Dreaming offers a similar example. I may dream that a lion is about to eat me. I try to run, but the lion is too fast. As he chomps down on my leg, I awake in my bed, gasping. I laugh, realizing that my predicament was in fact a simulation. So there are two internal models at play here -- the first, that I am trying to escape a very real, very dangerous lion; the second, that I was dreaming, and that the lion was only an internal projection. These models are not equal in their veracity or their value. If the first model was true, then I would be dead. Since I am living and my leg is intact, the second model appears to be more consistent with reality. The argument could be made that all human learning (and the basis of all science) is the refinement of models over time.

Now, the "good" models are flawed too. There is no such thing as a bus, or a lion -- these are human words, pointing to human ideas. But they are useful conventions. I think of "self" the same way -- it is a fiction, but a convenient one. When I say that hallucinated imagery is "self-generated," it's a shorthand way of saying the imagery does not map closely to the environment outside the brain, but is has a neurological basis. A hallucination feels real to the "present awareness" we call "I", but when it comes to navigating physical reality, it is not useful, and may even be harmful. A hallucination is bad intel, relayed by unreliable foot soldiers (drug-addled senses), and all decisions made based on the intel is suspect.

So yes, I agree with you -- the self is illusory, and "literary distinctions" are always, to some extent, artificial.
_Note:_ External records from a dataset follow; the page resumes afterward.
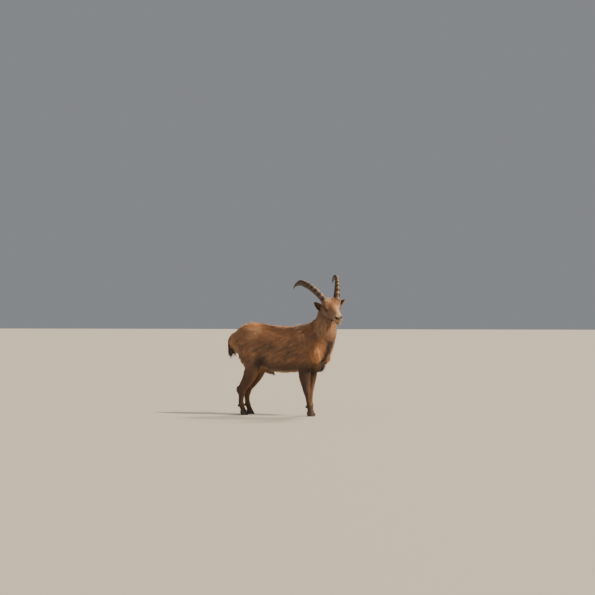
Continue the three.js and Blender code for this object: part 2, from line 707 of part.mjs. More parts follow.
// A closed body between two sheets of points with the same rows and columns
function shell(front, behind) {
  const rows = front.length;
  const columns = front[0].length;
  const points = [...front.flat(), ...behind.flat()];
  const at = (r, c, layer) => layer * rows * columns + r * columns + c;
  const faces = [];
  const quad = (a, b, c, d) => faces.push(a, b, c, a, c, d);
  for (let r = 0; r + 1 < rows; r++)
    for (let c = 0; c + 1 < columns; c++) {
      quad(at(r, c, 0), at(r, c + 1, 0), at(r + 1, c + 1, 0), at(r + 1, c, 0));
      quad(at(r, c, 1), at(r + 1, c, 1), at(r + 1, c + 1, 1), at(r, c + 1, 1));
    }
  for (let c = 0; c + 1 < columns; c++) {
    quad(at(0, c, 0), at(0, c, 1), at(0, c + 1, 1), at(0, c + 1, 0));
    quad(at(rows - 1, c, 0), at(rows - 1, c + 1, 0), at(rows - 1, c + 1, 1), at(rows - 1, c, 1));
  }
  for (let r = 0; r + 1 < rows; r++) {
    quad(at(r, 0, 0), at(r + 1, 0, 0), at(r + 1, 0, 1), at(r, 0, 1));
    quad(at(r, columns - 1, 0), at(r, columns - 1, 1), at(r + 1, columns - 1, 1), at(r + 1, columns - 1, 0));
  }
  return { points, faces };
}

// Ears: a leaf rolled into a cup that opens forwards and outwards
const EAR = { long: 106, wide: 26, thick: 5 };
const EAR_RAISED = { right: 45, left: 34 };
function earOf(s) {
  const root = onHead(-58, s * 55, -98);
  const raised = degrees(s < 0 ? EAR_RAISED.right : EAR_RAISED.left);
  const along = vec(0.2, s * Math.cos(raised), Math.sin(raised)).normalize().applyMatrix4(crownTurn);
  const opening = vec(0.9, s * 0.3, -0.2).normalize().applyMatrix4(crownTurn);
  const open = opening.addScaledVector(along, -opening.dot(along)).normalize();
  const across = along.clone().cross(open).multiplyScalar(s);
  const sheet = (thick) =>
    Array.from({ length: 8 }, (_, r) => {
      const share = r / 7;
      const wide = EAR.wide * Math.sin(Math.PI * (0.2 + 0.8 * share ** 0.85)) ** 0.7 + 1.5;
      const roll = degrees(112 - 62 * share);
      return Array.from({ length: 7 }, (_, c) => {
        const a = roll * (c / 3 - 1);
        const edge = 1 - 0.6 * Math.abs(c / 3 - 1) ** 3;
        const radius = wide / Math.max(Math.sin(Math.min(roll, Math.PI / 2)), 0.3) + thick * edge;
        return root
          .clone()
          .addScaledVector(along, EAR.long * share)
          .addScaledVector(across, radius * Math.sin(a))
          .addScaledVector(open, -radius * Math.cos(a) + 0.25 * wide);
      });
    });
  const [inner, outer] = [sheet(0), sheet(EAR.thick)];
  return s > 0 ? shell(inner, outer) : shell(outer, inner);
}
const grownNeck = solid(geometryOf(grown(neckNet, body, GAP)));
for (const s of sides) {
  const made = solid(geometryOf(earOf(s))).subtract(grownNeck);
  group.add(meshOf(s < 0 ? "ear_right" : "ear_left", made.subtract(grownHead), coat));
}

// Tail
const tail = limb(
  [
    station(-425, 0, 716, 28, 26),
    station(-466, 0, 706, 33, 28),
    station(-496, 0, 664, 33, 28),
    station(-500, 0, 622, 25, 23),
  ],
  vec(0, 1, 0),
  0,
);
const tailNet = polygonize(tail.distance, box(-550, -60, 480, -400, 60, 770), vec(14, 13, 22));

// A flat tapered lock of hair: a blade of four-sided rings along a curve, ending in a point
function lock(path, facing, wide, thick) {
  const rings = [0, 0.3, 0.6, 0.85, 1].map((share) => {
    const at = path.getPointAt(share);
    const along = path.getTangentAt(share);
    const out = facing.clone().addScaledVector(along, -facing.dot(along)).normalize();
    const side = along.clone().cross(out);
    const size = Math.max(Math.sin(Math.PI * (0.35 + 0.65 * share)) ** 0.8, 0.06);
    const corner = (u, v) =>
      at.clone().addScaledVector(side, u * wide * size).addScaledVector(out, v * thick * size);
    return [corner(1, 0), corner(0, 1), corner(-1, 0), corner(0, -1)];
  });
  return solid(geometryOf(loft(rings)));
}

let seed = 7;
function random() {
  seed = (seed * 16807) % 2147483647;
  return seed / 2147483647;
}
let tailSolid = solid(geometryOf(tailNet));
for (let i = 0; i < TAIL_LOCKS; i++) {
  const turn = (i / TAIL_LOCKS) * 2 * Math.PI + 0.2;
  const high = 640 - 8 * random();
  const out = vec(-Math.cos(turn), Math.sin(turn), 0);
  const length = 100 + 18 * random();
  const root = vec(-500, 0, high).addScaledVector(out, 8);
  const path = new THREE.CatmullRomCurve3([
    root,
    root.clone().addScaledVector(out, 4).add(vec(0, 0, -0.4 * length)),
    root.clone().addScaledVector(out, 5).add(vec(5, 0, -0.75 * length)),
    root.clone().addScaledVector(out, 5).add(vec(12, 0, -length)),
  ]);
  tailSolid = tailSolid.add(lock(path, out, 9, 6));
}
const grownTrunk = solid(geometryOf(grown(trunkNet, body, GAP)));
group.add(meshOf("tail", tailSolid.subtract(grownTrunk), darkCoat));

// The origin goes to the middle of the outline, on the floor
const whole = new THREE.Box3().setFromObject(group);
const middle = whole.getCenter(vec(0, 0, 0));
group.position.set(-middle.x, -middle.y, -whole.min.z);

export default group;
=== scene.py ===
# Alpine ibex, a young male with its head turned: skin, coat, horns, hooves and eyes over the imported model.
# Places are millimetres in the animal's own frame (+X towards the chest, +Y to its left, feet on z = 0)
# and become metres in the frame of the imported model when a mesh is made.

import math

import bmesh
import bpy
import numpy as np
from mathutils import Matrix, Vector


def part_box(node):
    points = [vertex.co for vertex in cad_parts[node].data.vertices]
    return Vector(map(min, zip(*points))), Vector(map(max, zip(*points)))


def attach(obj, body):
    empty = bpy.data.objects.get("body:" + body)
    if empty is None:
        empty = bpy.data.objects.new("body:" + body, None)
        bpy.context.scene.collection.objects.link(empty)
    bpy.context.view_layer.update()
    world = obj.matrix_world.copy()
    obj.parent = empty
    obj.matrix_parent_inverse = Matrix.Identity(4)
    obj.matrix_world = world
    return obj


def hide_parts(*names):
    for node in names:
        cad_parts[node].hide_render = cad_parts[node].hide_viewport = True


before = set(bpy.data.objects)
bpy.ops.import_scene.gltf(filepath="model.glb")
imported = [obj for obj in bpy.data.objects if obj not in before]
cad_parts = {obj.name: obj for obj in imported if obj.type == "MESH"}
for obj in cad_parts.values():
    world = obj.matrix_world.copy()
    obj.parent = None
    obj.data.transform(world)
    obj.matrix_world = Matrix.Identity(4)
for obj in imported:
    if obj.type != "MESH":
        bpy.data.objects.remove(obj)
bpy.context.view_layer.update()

# Driving dimensions, as in the solids
LEG_SPREAD = 86  # a foot's distance from the middle plane
CHEST_YAW = -12  # the front of the chest is turned after the head
CHEST_PIVOT = 250  # the place ahead of which it turns
NECK_TURN = 16
HEAD_AT = np.array([530.0, -73.0, 1016.0])  # forehead, at the front of the horn bases
HEAD_YAW = -51
HEAD_PITCH = 27
HEAD_ROLL = 8.5
HEAD_SCALE = 1.12
EYE_RADIUS = 16
EYE_DEPTH = 13.5
LID_THICKNESS = 3.4
EYE_OPENING = (15, 9.5)  # half length and half height between the lids
MOUTH_CORNER = 143  # along the head's frame
MOUTH_DEPTH = 99.1  # from the forehead down to the line between the lips, which slopes
MOUTH_SLOPE = 0.07
CORONET_HEIGHT = 38
CORONET_SLOPE = 0.25
HORN_WIDTHS = (36, 30)  # half sizes at the base, to the front and to the side
SIDES = (-1, 1)
SIDE_NAMES = {-1: "right", 1: "left"}
ACROSS = (0, 1, 0)

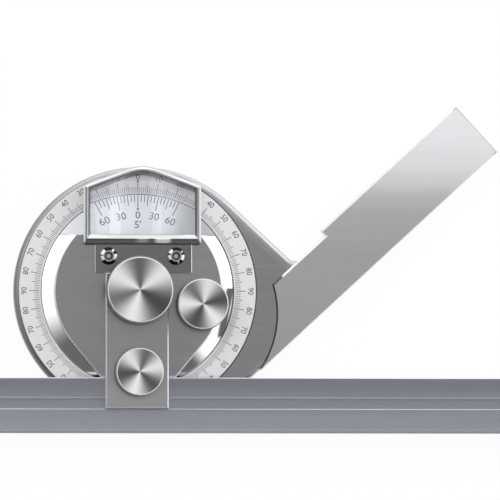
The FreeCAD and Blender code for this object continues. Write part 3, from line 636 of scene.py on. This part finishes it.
def frame_shade(board):
    """Painted shadow lines along the dial and the stock's end, painted shade on the rim, a
    painted highlight on the neck.
    """
    angle, radius = board.polar()
    free = board.step(board.maths("COSINE", angle - math.radians(155)), -0.1, 0.2)
    painted_shadow_line = board.rise_from(radius, 38.3, 38.4) * board.fall_from(radius, 38.75, 39.0)
    painted_shadow_line = painted_shadow_line * (0.6 - free * 0.45)
    painted_rim = board.rise_from(radius, 38.3, 38.5) * free
    painted_rim = painted_rim * (west_side(board, angle) * 0.22 + 0.12)
    painted_neck_highlight = along(board, NECK_TURN, 36.0, 39.5, [(0.0, 1.0), (0.5, 1.15), (1.0, 1.55)])
    painted_neck_highlight = (painted_neck_highlight - 1.0) * (1.0 - free) + 1.0
    return (1.0 - painted_shadow_line) * (1.0 - painted_rim) * painted_neck_highlight * (1.0 - lap_line(board) * 0.75)


def frame_edges(board):
    """Painted highlights on rounded edges: dull towards the west, bright towards the
    north-east.
    """
    return 0.7 - west_side(board, board.polar()[0]) * 0.38


# Graduations


def put(name, bm, finish, body):
    """Graduations as a piece that moves with a body."""
    mesh = bpy.data.meshes.new(name)
    bm.to_mesh(mesh)
    bm.free()
    mesh.materials.append(finish)
    piece = bpy.data.objects.new(name, mesh)
    bpy.context.scene.collection.objects.link(piece)
    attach(piece, body)


def at_radius(degrees, radius, height):
    """Moves the origin out to a radius, in a direction, at a height in metres."""
    turn = Matrix.Rotation(math.radians(degrees), 4, "Z")
    return turn @ Matrix.Translation((radius * MM, 0, height))


def add_tick(bm, degrees, start, end, width, height):
    """A thin raised line from start to end along a radius."""
    size = Matrix.Diagonal((abs(end - start) * MM, width * MM, INK_HEIGHT * MM, 1.0))
    place = at_radius(degrees, (start + end) / 2, height)
    bmesh.ops.create_cube(bm, size=1.0, matrix=place @ size)


def add_dot(bm, degrees, radius, height):
    bmesh.ops.create_cone(
        bm, cap_ends=True, segments=20, radius1=DOT_RADIUS * MM, radius2=DOT_RADIUS * MM,
        depth=INK_HEIGHT * MM, matrix=at_radius(degrees, radius, height),
    )


def add_text(bm, words, degrees, radius, tall, height):
    """Figures with their tops outwards, centred on a point of the dial."""
    curve = bpy.data.curves.new("figures", "FONT")
    curve.body = words
    curve.resolution_u = 3
    curve.extrude = 0.5
    holder = bpy.data.objects.new("figures", curve)
    bpy.context.scene.collection.objects.link(holder)
    bpy.context.view_layer.update()
    solid = bpy.data.meshes.new_from_object(
        holder.evaluated_get(bpy.context.evaluated_depsgraph_get())
    )
    bpy.data.objects.remove(holder)
    xs = [vertex.co.x for vertex in solid.vertices]
    ys = [vertex.co.y for vertex in solid.vertices]
    centre = Matrix.Translation((-(min(xs) + max(xs)) / 2, -(min(ys) + max(ys)) / 2, 0))
    scale = tall * MM / FIGURE_TALL
    size = Matrix.Diagonal((scale * FIGURE_NARROW, scale, INK_HEIGHT * MM, 1.0))
    tops_out = Matrix.Rotation(DOWN, 4, "Z")
    solid.transform(at_radius(degrees, radius, height) @ tops_out @ size @ centre)
    bm.from_mesh(solid)
    bpy.data.meshes.remove(solid)


def tick_size(value, sizes):
    """The largest of the sizes that divides a value."""
    return max(size for size in sizes if value % size == 0)


def dial_reading(degrees):
    """What the dial shows at an angle: 0 to 90 and back, twice round."""
    from_zero = (degrees - ZERO_DIRECTION) % 180
    return from_zero if from_zero <= 90 else 180 - from_zero


def make_dial_marks(finish):
    bm = bmesh.new()
    top = DIAL_FACE + INK_HEIGHT / 2 * MM
    for degrees in range(360):
        size = tick_size(degrees, DIAL_TICK_ENDS)
        end = DIAL_ZERO_END if degrees == ZERO_DIRECTION else DIAL_TICK_ENDS[size]
        add_tick(bm, degrees, DIAL_TICK_START, end, DIAL_TICK_WIDTHS[size], top)
    add_dot(bm, ZERO_DIRECTION, DIAL_ZERO_END, top)
    put("dial_graduations", bm, finish, "frame")
    bm = bmesh.new()
    for degrees in range(0, 360, 10):
        words = str(dial_reading(degrees))
        add_text(bm, words, degrees, DIAL_NUMBER_RADIUS, DIAL_NUMBER_HEIGHT, top)
    put("dial_figures", bm, finish, "frame")


def make_vernier_marks(finish):
    bm = bmesh.new()
    top = VERNIER_FACE + INK_HEIGHT / 2 * MM
    for part in range(-VERNIER_PARTS, VERNIER_PARTS + 1):
        minutes = abs(part) * MINUTES_A_PART
        size = tick_size(minutes, VERNIER_TICK_ENDS)
        degrees = ZERO_DIRECTION - part * VERNIER_SPAN / VERNIER_PARTS
        end = VERNIER_TICK_ENDS[size]
        add_tick(bm, degrees, VERNIER_TICK_START, end, VERNIER_TICK_WIDTH, top)
        if size == 30:
            words = str(minutes)
            add_text(bm, words, degrees, VERNIER_NUMBER_RADIUS, VERNIER_NUMBER_HEIGHT, top)
    add_dot(bm, ZERO_DIRECTION, VERNIER_TICK_ENDS[30], top)
    add_text(bm, "5'", ZERO_DIRECTION, UNIT_RADIUS, VERNIER_NUMBER_HEIGHT, top)
    put("vernier_graduations", bm, finish, "turret")


# Stage, light and camera


def make_floor():
    """White wherever it is seen, with a soft shadow under the instrument."""
    bm = bmesh.new()
    bmesh.ops.create_grid(bm, x_segments=1, y_segments=1, size=FLOOR_SIZE)
    bmesh.ops.translate(bm, verts=bm.verts, vec=(0, 0, -FLOOR_DROP))
    mesh = bpy.data.meshes.new("floor")
    bm.to_mesh(mesh)
    bm.free()
    floor = bpy.data.objects.new("floor", mesh)
    bpy.context.scene.collection.objects.link(floor)
    made, board = material("floor_white")
    seen = board.rays("Is Camera Ray", "Is Glossy Ray", "Is Transmission Ray")
    plain = board.node("ShaderNodeBsdfDiffuse", None, {"Color": grey(FLOOR_TONE)})
    glow = board.node("ShaderNodeEmission", None, {"Color": grey(1.0), "Strength": 1.0})
    mixed = {0: seen * FLOOR_GLOW, 1: plain, 2: glow}
    board.output(board.node("ShaderNodeMixShader", None, mixed))
    mesh.materials.append(made)


def make_world():
    """A white studio with a dim ceiling and dark cards to the south and the west."""
    world = bpy.data.worlds.new("studio")
    world.use_nodes = True
    bpy.context.scene.world = world
    board = Board(world.node_tree)
    x, y, z = board.split(board.node("ShaderNodeTexCoord", output="Generated"))
    flat = board.maths("SQRT", x * x + y * y + 0.0001)
    south = (x * math.cos(SOUTH_CARD_AIM) + y * math.sin(SOUTH_CARD_AIM)) / flat
    west = (x * -1.0) / flat
    east = board.step(x, -0.1, 0.1)
    south_card = board.step(south, east * 0.35 + 0.17, 0.67) * board.step(flat, 0.25, 0.4)
    west_card = board.step(west, 0.82, 0.93) * board.step(flat, 0.72, 0.88)
    ceiling = 1.0 - board.step(flat, 0.22, 0.37)
    level = (1.0 - south_card * SOUTH_CARD_DEPTH) * (1.0 - west_card * WEST_CARD_DEPTH)
    level = level * (1.0 - ceiling * CEILING_DEPTH) * STUDIO_LEVEL
    seen = board.rays("Is Camera Ray")
    level = level * (1.0 - seen) + seen
    sky = board.node("ShaderNodeBackground", None, {"Color": grey(1.0), "Strength": level})
    board.node("ShaderNodeOutputWorld", None, {"Surface": sky})


def make_lamp(name, place, size, power):
    """A round soft lamp that faces the instrument."""
    lamp = bpy.data.lights.new(name, "AREA")
    lamp.shape = "DISK"
    lamp.size = size
    lamp.energy = power
    holder = bpy.data.objects.new(name, lamp)
    holder.location = place
    holder.rotation_euler = Vector(place).to_track_quat("Z", "Y").to_euler()
    bpy.context.scene.collection.objects.link(holder)


def make_camera():
    """Looks down a little from the left, with the dial's centre where the photo has it."""
    centre_x = (PICTURE / 2 - DIAL_CENTRE_PIXEL[0]) * MM_PER_PIXEL
    centre_y = (DIAL_CENTRE_PIXEL[1] - PICTURE / 2) * MM_PER_PIXEL
    target = Vector((centre_x * MM, centre_y * MM, DIAL_FACE))
    lean = [math.tan(math.radians(angle)) for angle in CAMERA_TILT]
    away = Vector((-lean[0], -lean[1], 1.0)).normalized() * CAMERA_DISTANCE
    camera = bpy.data.cameras.new("camera")
    camera.type = "PERSP"
    camera.sensor_width = SENSOR
    camera.lens = SENSOR * CAMERA_DISTANCE / (PICTURE * MM_PER_PIXEL * MM)
    holder = bpy.data.objects.new("camera", camera)
    holder.location = target + away
    backward = away.normalized()
    right = Vector((0, 1, 0)).cross(backward).normalized()
    upward = backward.cross(right)
    turn = Matrix((right, upward, backward)).transposed()
    holder.rotation_euler = turn.to_euler()
    bpy.context.scene.collection.objects.link(holder)
    bpy.context.scene.camera = holder


# Dressing the pieces


def dress(finish, *nodes):
    for node in nodes:
        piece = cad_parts[node]
        piece.data.materials.clear()
        piece.data.materials.append(finish)


def dress_knobs():
    """A spun finish with painted highlight fans, centred on each knob."""
    for node, (edge, directions) in KNOB_FACES.items():
        low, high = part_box(node)
        centre = (low + high) / 2 / MM
        finish = spun_face(node + "_spun", centre.xy, directions, edge, high.z / MM)
        dress(finish, node)


dress(
    ground_metal(
        "frame_ground", STEEL, turn=FRAME_GRIND, shade=frame_shade, painted_edge_light=frame_edges
    ),
    "frame",
)
dress(ground_metal("cap_ground", STEEL, turn=FRAME_GRIND), "back_cap")
dress(
    ground_metal(
        "stock_ground", STOCK_STEEL, turn=ARM_TURN, grain=0.04,
        shade=stock_shade, painted_edge_light=stock_edges, metallic=0.3,
    ),
    "stock",
)
dress(
    ground_metal("turret_ground", STEEL, turn=UP, grain=0.03, shade=turret_shade),
    "turret_plate",
)
dress(ground_metal("bracket_ground", BRACKET_STEEL), "window_bracket")
dress(
    ground_metal("clamp_ground", STEEL, turn=UP, grain=0.04, shade=clamp_shade),
    "clamp_bar",
)
dress(
    ground_metal(
        "blade_ground", BLADE_STEEL, grain=0.04, shade=blade_shade, metallic=0.8
    ),
    "blade",
)
dress(
    polished_metal("turret_polish_painted_reflection", POLISH, roughness=0.05, shade=knob_mirrored),
    "turret_disc",
)
dress(banded_chrome("bezel_polish_painted_reflection", *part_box("window_bezel")), "window_bezel")
dress(satin_chrome("dial_chrome", DIAL_CHROME, dial_shade), "dial_ring")
dress(satin_chrome("vernier_chrome", VERNIER_CHROME, vernier_shade), "vernier_plate")
dress(black_oxide("screw_black", *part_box("bracket_screws")), "bracket_screws")
dress_knobs()
dress(
    turned_metal("inner_turned", INNER_STEEL, roughness=0.3, groove=0.2, depth=0.003),
    "centre_stud", "clamp_stud", "pinion_shaft", "ring_gear", "knob_washer",
    "stock_screws", "stock_dowels", "dial_screws", "gear_screws", "turret_screws",
    "turret_dowels", "bezel_screws", "knob_grub_screw", "lift_springs",
)
dress(
    turned_metal("bush_bronze", BRONZE, roughness=0.32, groove=0.2, depth=0.003),
    "pivot_bush", "thrust_washer", "pinion_bush",
)
dress(lens_glass("lens_clear", *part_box("window_bezel")), "magnifier_lens")

black = ink("graduation_black")
make_dial_marks(black)
make_vernier_marks(black)

make_floor()
make_world()
for lamp_name, (place, size, power) in LAMPS.items():
    make_lamp(lamp_name, place, size, power)
make_camera()
bpy.context.scene.view_settings.view_transform = "Standard"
Nevertheless I think there is a difference between "internally generated" perceptions -- which may reveal one's feelings and thoughts rather than the immediate environment -- and "externally generated" perceptions -- which may provide good information on physical reality but fail to inform you about your internal state. My view is that at any time, our experience is a mix of internal and external influences -- an interplay between Brain and World -- but that when tripping or dreaming, the dial turns towards "internal".

As pmoseman points out, some of the "filters" that get removed by psychedelics are error-correcting filters, normally responsible for parsing incoming sense-data to improve the signal-to-noise ratio. It is for this reason that I suggest we remain skeptical of externally-oriented insights gleaned from the introspective state.